4. Students of CBSE, NEET, UGC also do not require Aadhaar number to appear in exams. Even schools cannot seek Aadhaar card for admissions.
5. Aadhaar card is however must for availing facilities of welfare schemes and government subsidies as it empowers the poor and marginalised.
6. The Supreme Court has made exception for children saying that no child can be denied benefits of any scheme if he or she doesn’t have Aadhaar card.
7. The apex court has struck down Section 57 of the Aadhaar Act as “unconstitutional”. This means that no company or private entity can seek Aadhaar identification from you.
8. The constitution bench has also struck down the national security exception under the Aadhaar Act. This will indirectly ensure greater privacy of individual’s Aadhaar data while restricting the government accessibility to it.
9. The Supreme Court judgement, said it would not lead to a surveillance state because the data was kept in silos. The program’s invasion of privacy was minimal and served a much larger public interest by providing identities to India’s poor and marginalized citizens.
10. The court said that under present Aadhaar scheme and structure, it is difficult to profile a person on the basis of minimal biometric information collected.
The dissent in the Court’s verdict
- In his dissent, Justice Chandrachud argued that the passage of the Aadhaar Act as a ‘money bill’, has superseded the Rajya Sabha’s authority and this “constitutes a fraud on the Constitution”. As a result of this “debasement of a democratic institution”, he held the Aadhaar Act unconstitutional.
- He also expressed his displeasure at the government passing a series of orders making Aadhaar compulsory for various reasons, in defiance of interim orders from the Supreme Court.
- He highlighted the biometric authentication failures that have led to denial of rights and legal entitlements. Further he ruled that denial of benefits arising out of any social security rights is “violative of human dignity and impermissible under our constitutional scheme”.
Aadhar Card and Right To Privacy – Can They Co-Exist?
Previous Supreme Court Rulings:
- In Kharak Singh case (1962), a six-judge judgment — held that the Right to Privacy was not a fundamental right.
- In Govind vs. State of Madhya Pradesh (1975), the Supreme Court held that “many of the fundamental rights of citizens can be described as contributing to the Right to Privacy”. After this, the approach to interpretation of fundamental rights had undergone a fundamental change. The scope of article 21 of Constitution was broadened through subsequent judgments.
- In Maneka Gandhi (1978), the SC held that any law and procedure authorizing interference with personal liberty and Right of Privacy must also be right, just, and fair, and not arbitrary, fanciful, or oppressive.”
- In R Rajagopal vs State of Tamil Nadu (1994), Supreme Court held that the Right to Privacy is implicit in the right to life and liberty guarantee by Article 21. A citizen has a right to safeguard the privacy of his own, his family, marriage, procreation, motherhood, child-bearing and education among other matters.
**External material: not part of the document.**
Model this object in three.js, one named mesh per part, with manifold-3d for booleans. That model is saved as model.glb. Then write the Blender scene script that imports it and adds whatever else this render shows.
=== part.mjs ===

From these rulings, it can be inferred that though the Constitution does not specify ‘right to privacy’ as a fundamental right, but the subject has evolved considerably in India, and privacy is now seen as an ingredient of personal liberty.
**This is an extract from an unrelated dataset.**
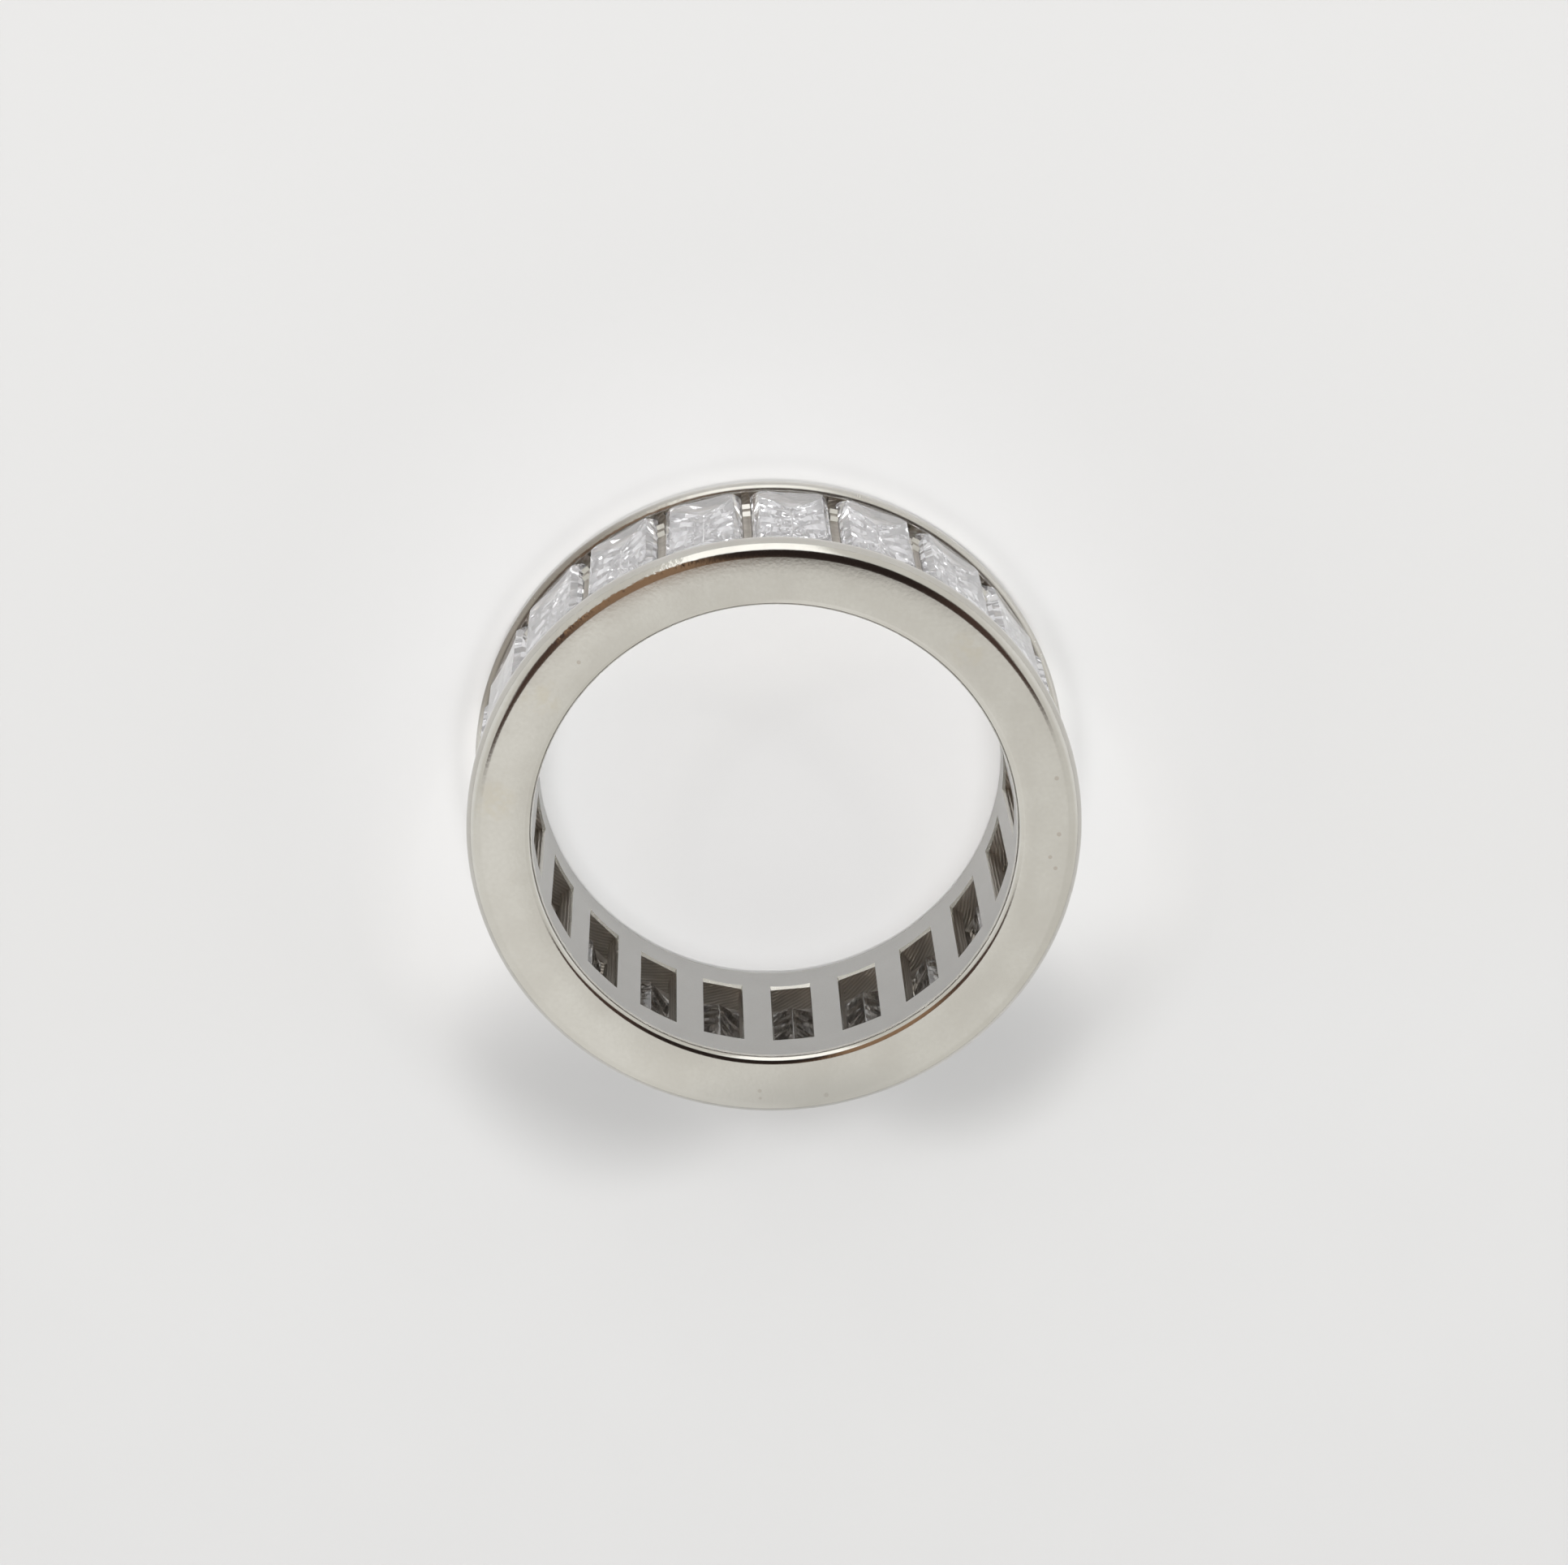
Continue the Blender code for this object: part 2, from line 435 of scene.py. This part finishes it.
def polished_metal():
    """Side faces, rounded edges and rail tops: polished, with handling marks and faint stains, and with
    painted shade and a painted reflection.
    """
    material, shader, place = new_finish("polished_metal")
    cloud = noise(place, CLOUD_SIZE, 4.0)
    fine = noise(place, FINE_SIZE, 3.0)
    colour = tint(rise(cloud, *CLOUD_EDGE), METAL_PALE, METAL_WARM)
    colour = tint(fine * 0.5, colour, METAL_GREY)
    patchy = rise(noise(place, YELLOW_SIZE, 3.0), *YELLOW_EDGE)
    yellow = spots(place, YELLOW_STAINS, YELLOW_SOFTNESS) * patchy
    colour = tint(yellow * YELLOW_STRENGTH, colour, YELLOWED)
    colour = tint(spots(place, STAINS, STAIN_SOFTNESS) * STAIN_STRENGTH, colour, STAINED)
    x, y, z = split(place)
    # Painted shade: the polished metal darkens towards its lower middle, on -Y.
    painted_low_shade = rise(0.0 - y, *LOW_SHADE_BELOW) * (1.0 - rise(absolute(x), *LOW_SHADE_ASIDE))
    colour = tint(painted_low_shade * PAINTED_LOW_SHADE_STRENGTH, colour, PAINTED_LOW_SHADE)
    leftwards = (0.0 - x) / y
    radius = root(x * x + y * y)
    on_outside = rise(y, *UPPER_SIDE) * rise(radius, *OUTSIDE_RADIUS)
    # Painted reflection: a dark brown band on the rail next to the floor, on the +Y side towards -X,
    # fainter at its foot.
    painted_reflection = on_outside * rise(leftwards, *BROWN_REFLECTION_TO_LEFT) * (1.0 - rise(z, *BROWN_REFLECTION_TOP))
    painted_reflection = painted_reflection * (0.45 + 0.55 * rise(z, *BROWN_REFLECTION_FOOT))
    colour = tint(painted_reflection * BROWN_REFLECTION_STRENGTH, colour, PAINTED_BROWN_REFLECTION)
    feed(shader, "Base Color", colour)
    in_channel = 1.0 - rise(absolute(z - MIDDLE), *CHANNEL_EDGE)
    feed(shader, "Roughness", 0.075 + 0.04 * cloud + 0.05 * fine + 0.14 * in_channel)
    knocks = on_outside * rise(leftwards, *KNOCKS_START) * (1.0 - rise(leftwards, *KNOCKS_END))
    dents = noise(place, KNOCK_SIZE, 3.0) * knocks * KNOCK_DEPTH
    dents = dents + noise(place, HANDLING_SIZE, 2.0) * HANDLING_DEPTH
    feed(shader, "Normal", bump(dents, MM))
    shader.inputs["Metallic"].default_value = 1.0
    return material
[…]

The Need of hour to ensure Data Privacy:- Justice AP Shah Committee
- In its zeal to aggregate data in electronic form and target subsidies better, the government cannot ignore its responsibility to protect citizens from the perils of the cyber era.
- Legislation- it is imperative that the Union Government enact a privacy legislation that clearly defines the rights of citizens and it should be consistent with the provision of the Constitution.
- The government should factor in privacy risks and include procedures and systems to protect citizen information in any system of data collection.
- It should create an institutional mechanism such as the Privacy Commissioner to prevent unauthorised disclosure of or access to such data.
- Our national cyber cell should be made well capable of dealing with any cyber-attack in the shortest time.
- We need to educate people on the risks involved and highlight examples of ID thefts and fraud.
- The government should recognise all dimensions of the right to privacy and address concerns about data safety, protection from unauthorised interception, surveillance, use of personal identifiers and bodily privacy.
- We need to take a level-headed approach and ensure that ample safeguards are put in place for data protection and privacy.
The Way Ahead:
- The court also ruled that the authentication record should not be kept beyond the period of six months and the provision that allowed archive records for five years has been struck down.
- It has excluded storage of meta-data of transactions by individuals. This banning means UIDAI cannot collect data sets and mine it for more data or analysis. It has also struck down data sharing with corporates.
- The Supreme Court also called for Parliament to draft and pass a data protection law immediately. “We have also impressed upon the respondents to bring out a robust data protection regime in the form of an enactment on the basis of Justice BN Srikrishna (Retd.) Committee Report with necessary modifications thereto as may be deemed appropriate.”
- This judgment should reassure all citizens that Aadhaar has been put into place by this government to ensure that curse of corruption and leakages in use of public money is once in for all removed from our system.
- The main concerns of rights of citizens and correcting the imbalance in Aadhaar Act vis-a-vis UIDAI has been corrected by Supreme Court and UIDAI will now evolve into a transparent accountable institution.
- The ban on metadata storage, minimum data and only six months of data storage strengthen the citizens Right to Privacy.
- Along with Section 66 A, Privacy as Fundamental Right and this verdict on Aadhaar– these three cases mark the basic shaping of the future of a Digital India with solid clear legal rights for Indians.